Schwache Leistungen – und mangelnde Kritikfähigkeit?

Das Formtief verschlechtert zugleich die Erfolgsaussichten auf ein Ausmisten des Kaders. Dank der von Armin Veh und Frank Aehlig verantworteten und von Alexander Wehrle mit getragenen Transferpolitik, ergibt sich kaum finanzieller Spielraum für Neuverpflichtungen – und das nicht nur im kommenden Sommer. Zu viele leistungsschwache Spieler erhalten bis 2022 und teilweise länger noch zu viel Geld.
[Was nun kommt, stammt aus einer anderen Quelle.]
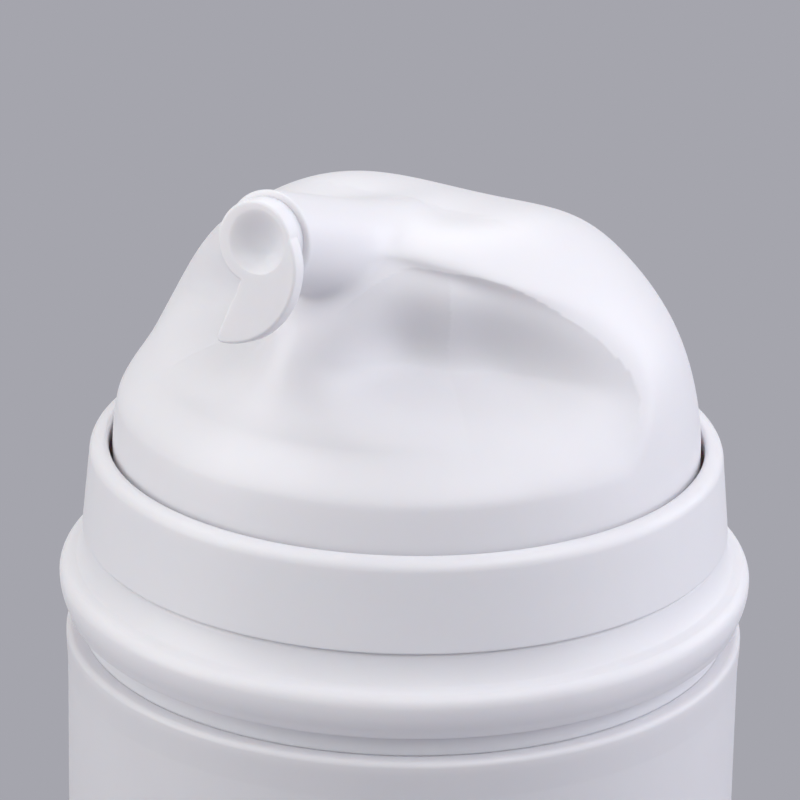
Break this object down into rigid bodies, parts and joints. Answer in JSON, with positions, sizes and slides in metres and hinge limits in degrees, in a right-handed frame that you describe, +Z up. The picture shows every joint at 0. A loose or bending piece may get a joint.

Auch die geplanten Vertragsverlängerungen für Markus Gisdol und Horst Heldt scheinen nun erstmal gestoppt worden zu sein.

Welche Perspektive kann die Mannschaft aber kurzfristig beim Heimspiel gegen Frankfurt anbieten? Reißt sie sich zusammen? Liefert sie mal wieder eine konzentrierte Vorstellung über 90 Minuten? Oder verpufft die Kritik Heldts und Gisdols vollends und sie lässt sich erneut vorführen? Das wird sich am Samstag zeigen. Denn fast noch mehr als die schwachen Leistungen verblüfft die Gleichgültigkeit, mit der viele Spieler ihre Leistungen weiter bergab führen. Es scheint so, als wäre es vielen egal, was gerade passiert – etwas, das in letzter Konsequenz auch für eine mangelhafte Kritikfähigkeit am Geißbockheim spricht und sich dringend ändern muss.

Oder, um es mit Bob Dylan zu sagen: “And I’ll tell it and think it and speak it and breathe it.” Damit will er vor dem Regen warnen. Nimmt der 1. FC Köln sich dessen Botschaft Herzen, erreicht er vielleicht wieder sonnigere Gefühlsregionen.